# Where's Bob?



## Richard (May 8, 2006)

I have been lusting for a 10mm Dan Wesson Commander Cls Bobtail "Bob." I have been making calls and I have only found one for $900 + tax. I have called CZ but they are not very helpful with my search. Any ideas? My other thought is what should the man with everything look at? Suggestions are welcome. Regards, Richard


----------



## waterburybob (May 7, 2006)

$895 is what I paid for mine about 6 months ago. The 10mm CBOBs are kind of hard to find. If you found one and you want it, I would place the order.


----------



## Richard (May 8, 2006)

I have came to the conclusion that all DW 1911s are hard to find; they are just about custom made. Regards, Richard


----------



## rob61590 (Dec 21, 2006)

nice gun


----------



## CharlieinKansas (Jun 12, 2006)

You can find Bob Serva @ www.fusionfirearms.com, if that's who you are looking for, the person whom ran "DAN WESSON FIREARMS" before the "CZ" buyout. Bob has started his own company and will sometime in the future be making custom 1911's. Check out his website.


----------



## Shipwreck (Jan 26, 2006)

No, I think he's looking for another "BOB" - a guy on our website. He retured recently, and used the work computer for access to the site. So, he doesn't come around as often...


----------



## Richard (May 8, 2006)

I ended up with this Commander sized Dan Wesson 10mm, it is the nicest 1911 I have owned. How much fun is it and how accurate is it? I haven't touched my Glock 21, with the 10mm conversion barrel, since I received the Dan Wesson.
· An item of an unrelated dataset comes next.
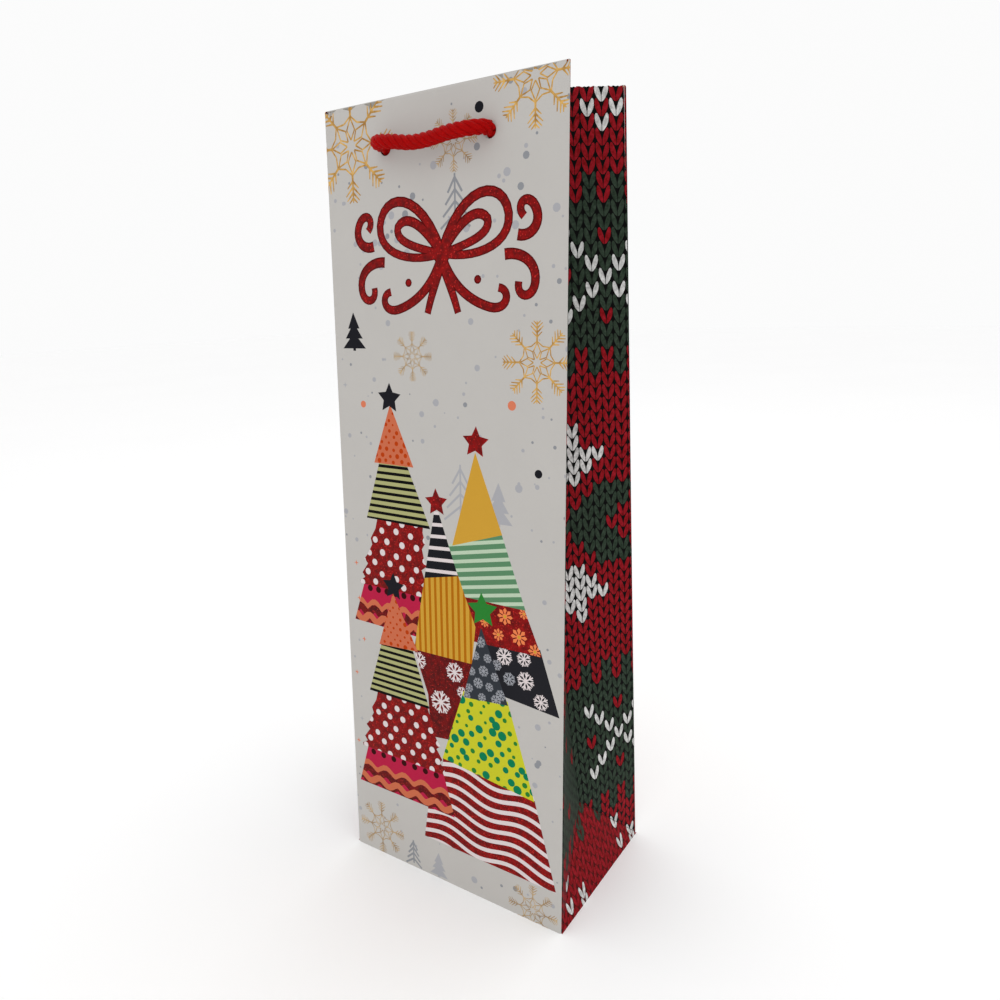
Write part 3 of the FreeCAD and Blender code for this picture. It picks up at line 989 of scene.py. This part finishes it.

Regards, Richard


----------



## Shipwreck (Jan 26, 2006)

:smt023 :smt023 :smt023 :smt023 :smt023 :smt023 :smt023


----------



## leper65 (Jan 14, 2007)

I picked up a Bobtail last weekend in .45, I think I'm gonna have to get its 10mm twin. From what I've read at 1911forum, DW is increasing production of 10mm bobtails, so hopefully they won't be as scarce.


----------